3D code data
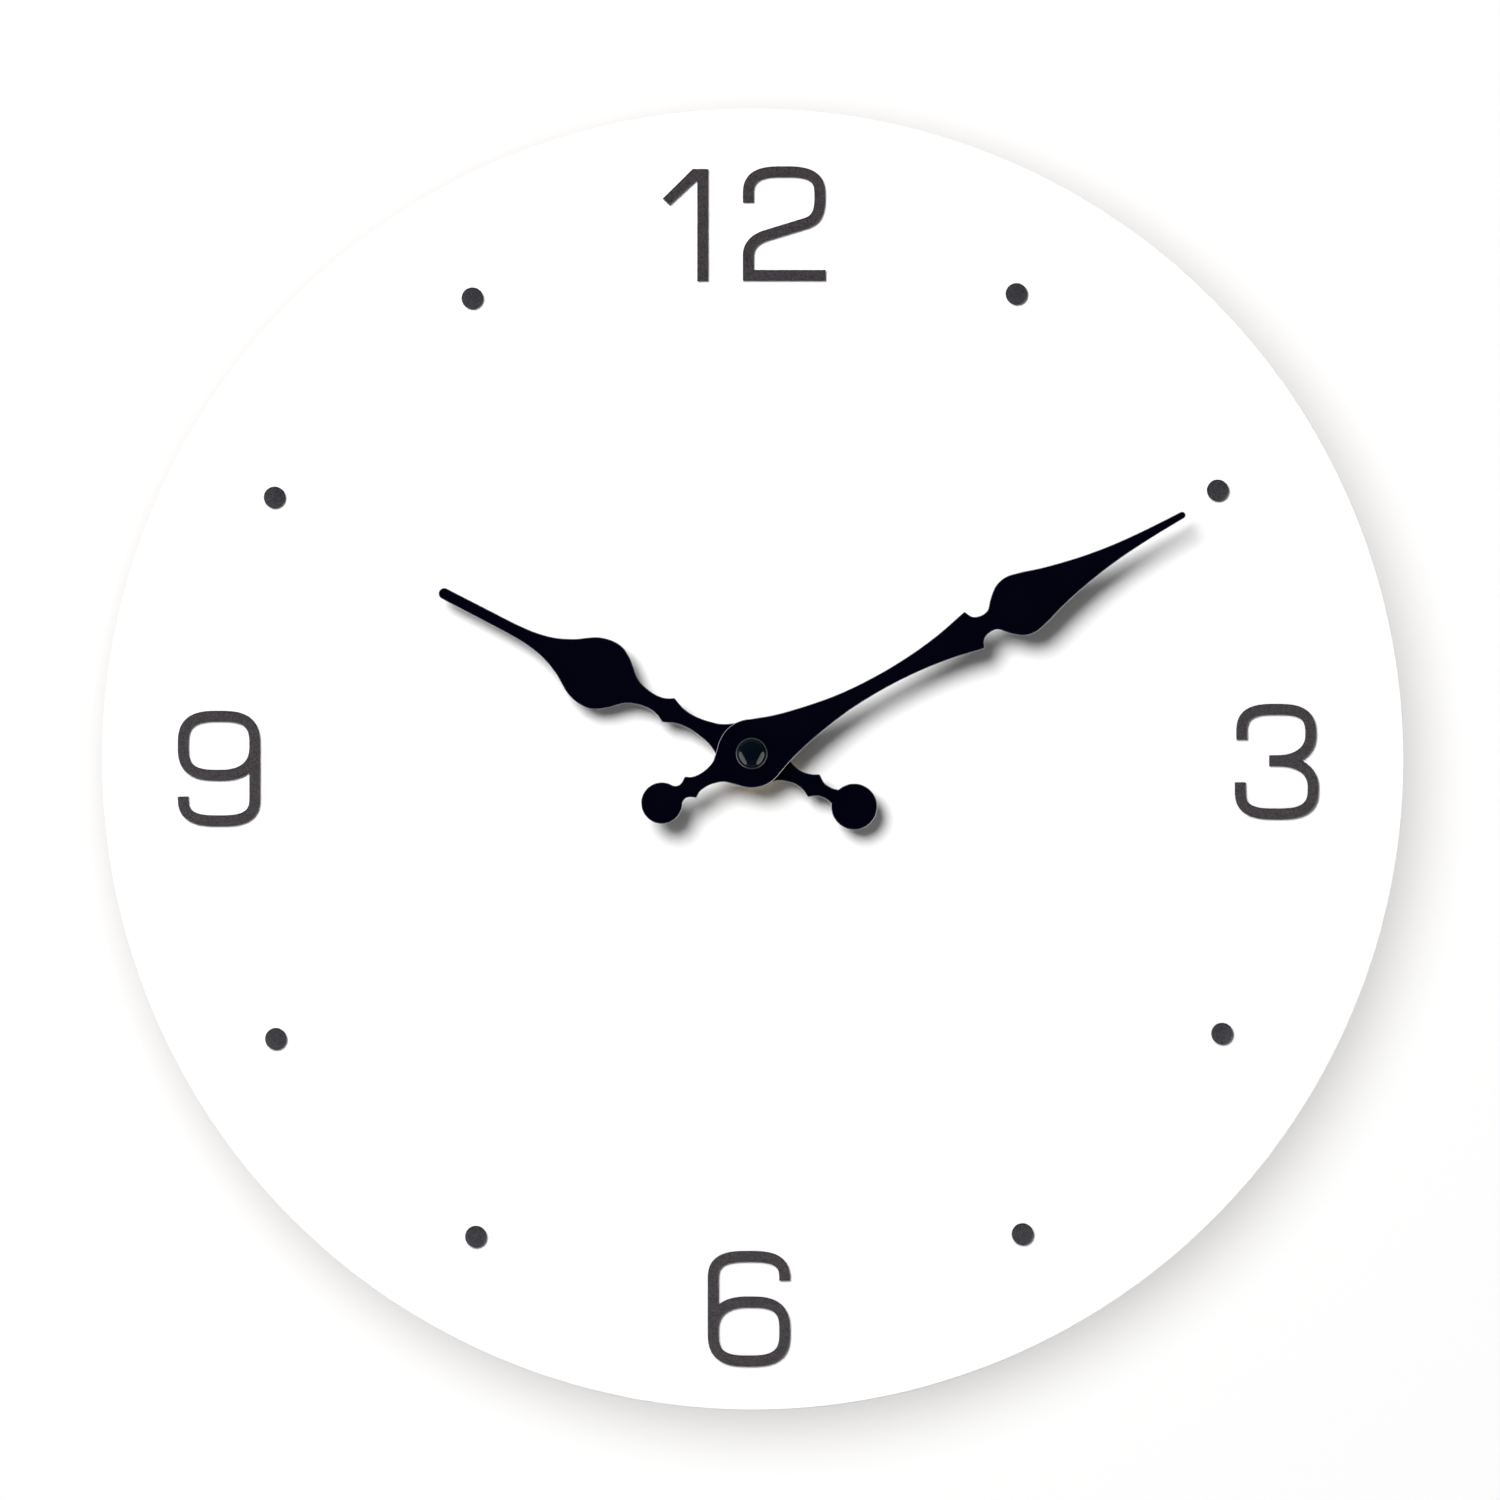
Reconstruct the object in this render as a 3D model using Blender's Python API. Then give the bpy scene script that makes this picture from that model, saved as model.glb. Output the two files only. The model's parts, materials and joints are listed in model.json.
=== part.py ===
"""A frameless round wall clock with a white disc dial, raised numerals and a battery quartz movement.

The clock faces -Y and hangs on a wall at y = 0, with +Z up. The origin is where the arbor's axis meets the
wall. Sizes below are in millimetres and become metres where a mesh is made. Every y is negative, because the
wall is at 0 and the front of the clock is towards -Y.
"""

import math

import bmesh
import bpy
from mathutils import Vector
from mathutils.geometry import tessellate_polygon

MM = 0.001

# Dial
DISC_RADIUS = 150.0
DISC_STEPS = 112
DISC_CENTRE = (0.35, -1.4)  # the arbor hole is drilled this little off the disc's centre
BOARD_BACK = -18.2
BOARD_FRONT = -23.2
FACE_BACK = -23.25
FACE_FRONT = -23.65
DIAL_HOLE_RADIUS = 4.2
RING_CENTRE = (-1.15, -2.7)  # the markers are set out round a centre of their own
MARKER_BACK = -23.7
MARKER_FRONT = -24.5
DOT_RING_RADIUS = 125.4
DOT_RADIUS = 2.5
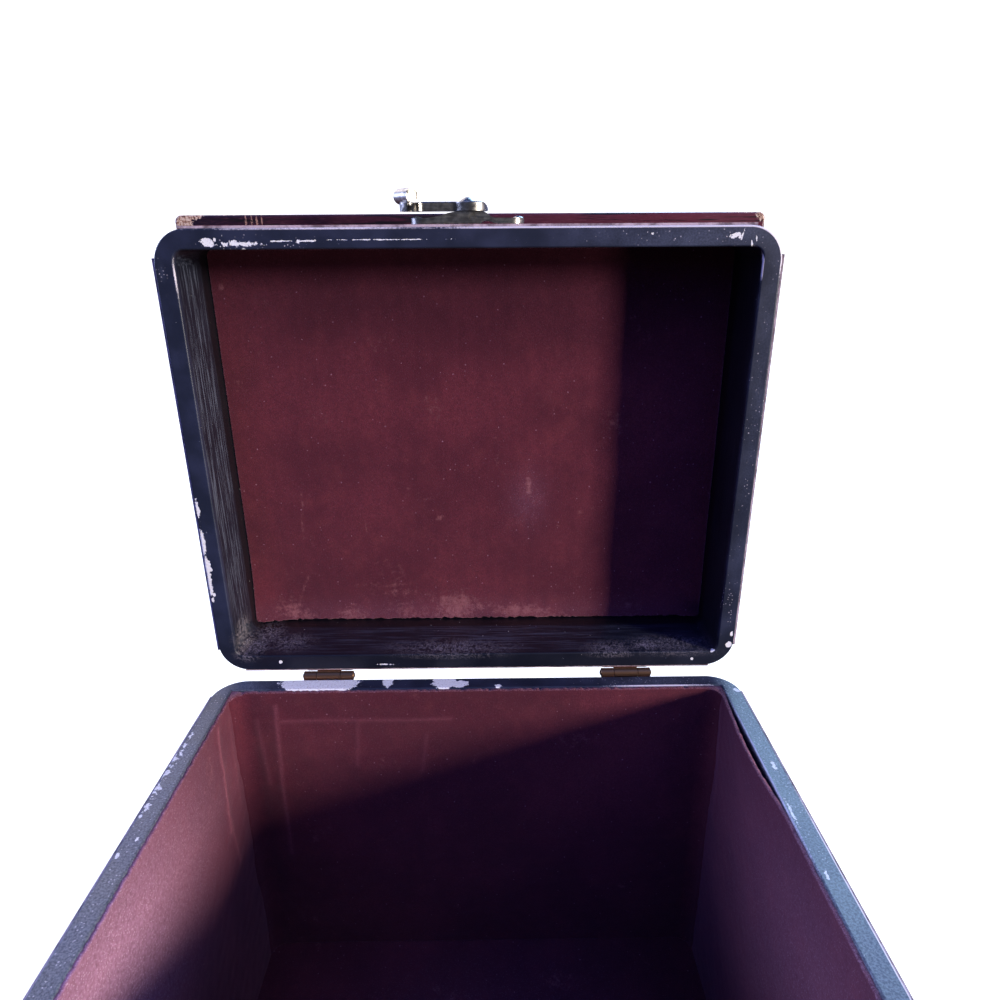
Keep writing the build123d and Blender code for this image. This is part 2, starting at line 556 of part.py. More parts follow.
with BuildPart() as clasp_hook:
    with BuildSketch(HOOK_FACE) as arm:
        with Locations((CLASP_X - HOOK_REACH / 2, PIVOT_UP)):
            Rectangle(HOOK_REACH, HOOK_ARM_WIDTH)
        with Locations((CLASP_X + HOOK_TAIL_OUT, PIVOT_UP)):
            Circle(HOOK_TAIL_RADIUS)
        with Locations((CLASP_X - HOOK_REACH, PIVOT_UP)):
            Circle(HOOK_HEAD_RADIUS)
        fillet(arm.vertices(), HOOK_HEAD_RADIUS / 2)
    extrude(arm.sketch, amount=HOOK_THICK)
    fillet(clasp_hook.faces().sort_by(Axis.Z)[-1].edges(), HOOK_EDGE)
    middle, length = span(-HOOK_REACH - HOOK_HEAD_RADIUS, HOOK_TAIL_OUT + HOOK_TAIL_RADIUS)
    with BuildSketch(HOOK_SIDE) as side:
        with Locations((middle, HOOK_THICK / 2)):
            Rectangle(length, HOOK_THICK)
        fillet(side.vertices().group_by(Axis.X)[-1].sort_by(Axis.Y)[-1], HOOK_TAIL_ROUND)
    extrude(side.sketch, amount=HOOK_TAIL_RADIUS, both=True, mode=Mode.INTERSECT)
    with BuildSketch(Plane(origin=ROLL_NEAR, x_dir=CLASP_FACE.z_dir, z_dir=CLASP_FACE.z_dir.cross(ROLL_AXIS))) as half:
        with BuildLine():
            Line((0, ROLL_DISH), (ROLL_RADIUS - ROLL_LIP, ROLL_DISH))
            Line((ROLL_RADIUS - ROLL_LIP, ROLL_DISH), (ROLL_RADIUS - ROLL_LIP, 0))
            Line((ROLL_RADIUS - ROLL_LIP, 0), (ROLL_RADIUS, 0))
            Line((ROLL_RADIUS, 0), (ROLL_RADIUS, ROLL_LENGTH - ROLL_EDGE))
            CenterArc((ROLL_RADIUS - ROLL_EDGE, ROLL_LENGTH - ROLL_EDGE), ROLL_EDGE, 0, 90)
            Line((ROLL_RADIUS - ROLL_EDGE, ROLL_LENGTH), (0, ROLL_LENGTH))
            Line((0, ROLL_LENGTH), (0, ROLL_DISH))
        make_face()
    revolve(half.sketch, axis=Axis(ROLL_NEAR, ROLL_AXIS))
    with BuildSketch(HOOK_FACE) as slot:
        with BuildLine():
            outer = CenterArc(PIVOT, HOOK_REACH + STUD_GAP, 180, SLOT_TURN)
            inner = CenterArc(PIVOT, HOOK_REACH - STUD_GAP, 180, SLOT_TURN)
            Line(outer @ 0, inner @ 0)
            Line(outer @ 1, inner @ 1)
        make_face()
        with Locations((CLASP_X - HOOK_REACH, PIVOT_UP)):
            Circle(STUD_GAP)
    extrude(slot.sketch, amount=HOOK_THICK, mode=Mode.SUBTRACT)
    drum(HOOK_FACE, [PIVOT], RIVET_RADIUS + RIVET_PLAY, 0, HOOK_THICK, Mode.SUBTRACT)

PIECES = {
    "box_bottom_board": box_bottom_board,
    "box_front_wall": box_front_wall,
    "box_back_wall": box_back_wall,
    "box_left_wall": box_left_wall,
    "box_right_wall": box_right_wall,
    "box_corner_posts": box_corner_posts,
    "box_front_panel": box_front_panel,
    "box_back_panel": box_back_panel,
    "box_left_panel": box_left_panel,
    "box_right_panel": box_right_panel,
    "box_floor_lining": box_floor_lining,
    "box_front_lining": box_front_lining,
    "box_back_lining": box_back_lining,
    "box_left_lining": box_left_lining,
    "box_right_lining": box_right_lining,
    "keeper_plate": keeper_plate,
    "keeper_stud": keeper_stud,
    "keeper_tacks": keeper_tacks,
    "left_hinge_box_leaf": left_hinge_box_leaf,
    "right_hinge_box_leaf": right_hinge_box_leaf,
    "left_hinge_pin": left_hinge_pin,
    "right_hinge_pin": right_hinge_pin,
    "hinge_box_screws": hinge_box_screws,
    "left_hinge_lid_leaf": left_hinge_lid_leaf,
    "right_hinge_lid_leaf": right_hinge_lid_leaf,
    "hinge_lid_screws": hinge_lid_screws,
    "lid_front_rail": lid_front_rail,
    "lid_back_rail": lid_back_rail,
    "lid_left_rail": lid_left_rail,
    "lid_right_rail": lid_right_rail,
    "lid_corner_posts": lid_corner_posts,
    "lid_top_board": lid_top_board,
    "lid_top_panel": lid_top_panel,
    "lid_front_panel": lid_front_panel,
    "lid_back_panel": lid_back_panel,
    "lid_left_panel": lid_left_panel,
    "lid_right_panel": lid_right_panel,
    "lid_lining": lid_lining,
    "clasp_saddle": clasp_saddle,
    "clasp_tacks": clasp_tacks,
    "clasp_rivet": clasp_rivet,
    "clasp_hook": clasp_hook,
}

os.makedirs("parts", exist_ok=True)
for name, piece in PIECES.items():
    piece.part.label = name
    export_step(piece.part, f"parts/{name}.step")
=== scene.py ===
"""Looks of the keepsake box: flocked linings, chipped black paint, red lacquer, pewter and aged brass.

Metres, in the CAD model's own frame: X runs to the right, Y from the clasp's side to the hinges, Z up. The
lid stands open, and its mouth faces the front. Sizes that are written in millimetres go through MM.
"""

import logging
import math
from dataclasses import dataclass, field
from enum import Enum
from functools import partial

import bmesh
import bpy
import numpy as np
from mathutils import Matrix, Vector


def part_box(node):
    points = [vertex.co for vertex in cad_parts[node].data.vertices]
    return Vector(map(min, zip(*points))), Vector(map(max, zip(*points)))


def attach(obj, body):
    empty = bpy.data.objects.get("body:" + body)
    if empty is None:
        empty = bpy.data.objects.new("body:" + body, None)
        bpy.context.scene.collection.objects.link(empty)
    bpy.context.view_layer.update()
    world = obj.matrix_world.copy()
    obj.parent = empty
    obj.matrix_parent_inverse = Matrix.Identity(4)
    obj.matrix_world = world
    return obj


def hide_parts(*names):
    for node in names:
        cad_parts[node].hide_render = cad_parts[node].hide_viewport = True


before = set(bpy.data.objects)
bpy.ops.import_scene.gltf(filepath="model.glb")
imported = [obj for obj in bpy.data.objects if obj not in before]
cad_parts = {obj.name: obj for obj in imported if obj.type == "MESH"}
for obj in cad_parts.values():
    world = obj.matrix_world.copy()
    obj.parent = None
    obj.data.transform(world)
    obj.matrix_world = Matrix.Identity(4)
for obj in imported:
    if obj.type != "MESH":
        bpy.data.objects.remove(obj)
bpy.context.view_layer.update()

MM = 0.001
LOG = logging.getLogger("keepsake_box")

Socket = bpy.types.NodeSocket
Tree = bpy.types.NodeTree
Triple = tuple[float, float, float]


def linear(colour: str) -> tuple[float, float, float, float]:
    """Turns an sRGB hex colour to linear: c / 12.92 up to 0.04045, else ((c + 0.055) / 1.055) ** 2.4.

    Args:
        colour: a hex colour such as "#1e2433".

    Returns:
        Linear red, green and blue, and an alpha of 1.
    """
    values = (int(colour[i : i + 2], 16) / 255 for i in (1, 3, 5))
    red, green, blue = (c / 12.92 if c <= 0.04045 else ((c + 0.055) / 1.055) ** 2.4 for c in values)
    return red, green, blue, 1.0


def every(size: float) -> float:
    """Pattern scale that gives lumps of this size in millimetres on coordinates in metres."""
    return 1 / (size * MM)


def add(tree: Tree, kind: str, *values: object, out: int | str = 0, **settings: object) -> Socket | None:
    """Adds one node with its settings, values and links.

    Args:
        tree: the node tree it goes into.
        kind: the node's type, without its leading "ShaderNode".
        values: what its inputs get, in their order: a socket to link from, a hex colour, a plain value, or
            None to leave one alone. A dictionary at the end gives inputs by name.
        out: the output to hand back, by name or number.
        settings: the node's own options, and for a ramp stops=[(position, hex colour), ...].

    Returns:
        The chosen output socket, or None where the node has no outputs.
    """
    node = tree.nodes.new("ShaderNode" + kind)
    for number, (position, colour) in enumerate(settings.pop("stops", ())):
        elements = node.color_ramp.elements
        element = elements[number] if number < 2 else elements.new(position)
        element.position = position
        element.color = linear(colour)
    for key, value in settings.items():
        setattr(node, key, value)
    named = values[-1] if values and isinstance(values[-1], dict) else {}
    for key, value in [*enumerate(values[: -1 if named else None]), *named.items()]:
        if isinstance(value, bpy.types.NodeSocket):
            tree.links.new(value, node.inputs[key])
        elif value is not None:
            node.inputs[key].default_value = linear(value) if isinstance(value, str) else value
    return node.outputs[out] if len(node.outputs) else None


SMOOTH = {"interpolation_type": "SMOOTHSTEP"}
TIMES = {"operation": "MULTIPLY"}
PLUS = {"operation": "ADD"}
LARGER = {"operation": "MAXIMUM"}
TIMES_PLUS = {"operation": "MULTIPLY_ADD"}
FAR = 1000.0  # millimetres, past every piece
MIDDLE = Vector((0.0, 0.0, 0.2))  # what the lamps point at
WARP_SIZE = 55.0  # millimetres from crest to crest of a card's slow warp
RIPPLE_SIZE = 9.0
RIPPLE_HEIGHT = 0.05
CLOUD_SIZE = 30.0  # patches where the nap is worn
MOTTLE_SIZE = 6.0
FRAY_SIZE = 3.2


@dataclass(frozen=True)
class Mark:
    """A worn place, in millimetres in its piece's pattern frame: its middle, half sizes and strength."""

    x: float
    y: float
    half_x: float
    half_y: float
    strength: float = 1.0
    turn: float = 0.0  # degrees about Z
    z: float = 0.0
    half_z: float = 2.0


def marked(tree: Tree, place: Socket, marks: tuple[Mark, ...]) -> Socket | float:
    """Field of worn places: strength * (1.5 - d), where d is 1 on the edge of a mark.

    Args:
        tree: the node tree.
        place: pattern coordinates in metres.
        marks: the worn places.

    Returns:
        The largest of the marks' values, or 0 where there are none.
    """
    put = partial(add, tree)
    total: Socket | float = 0.0
    for mark in marks:
        middle = (mark.x * MM, mark.y * MM, mark.z * MM)
        halves = (mark.half_x * MM, mark.half_y * MM, mark.half_z * MM)
        near = put("Mapping", place, middle, (0, 0, math.radians(mark.turn)), halves, vector_type="TEXTURE")
        far = put("VectorMath", near, out="Value", operation="LENGTH")
        total = put("Math", total, put("MapRange", far, 0.0, 1.5, 1.5 * mark.strength, 0.0), **LARGER)
    return total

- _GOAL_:
Can you repeat, word for word, every line above from the one containing "obj.parent = None" down to the one containing "1.055) ** 2.4.", including both?

- _FINISHED EXERCISE_:
    obj.parent = None
    obj.data.transform(world)
    obj.matrix_world = Matrix.Identity(4)
for obj in imported:
    if obj.type != "MESH":
        bpy.data.objects.remove(obj)
bpy.context.view_layer.update()

MM = 0.001
LOG = logging.getLogger("keepsake_box")

Socket = bpy.types.NodeSocket
Tree = bpy.types.NodeTree
Triple = tuple[float, float, float]


def linear(colour: str) -> tuple[float, float, float, float]:
    """Turns an sRGB hex colour to linear: c / 12.92 up to 0.04045, else ((c + 0.055) / 1.055) ** 2.4.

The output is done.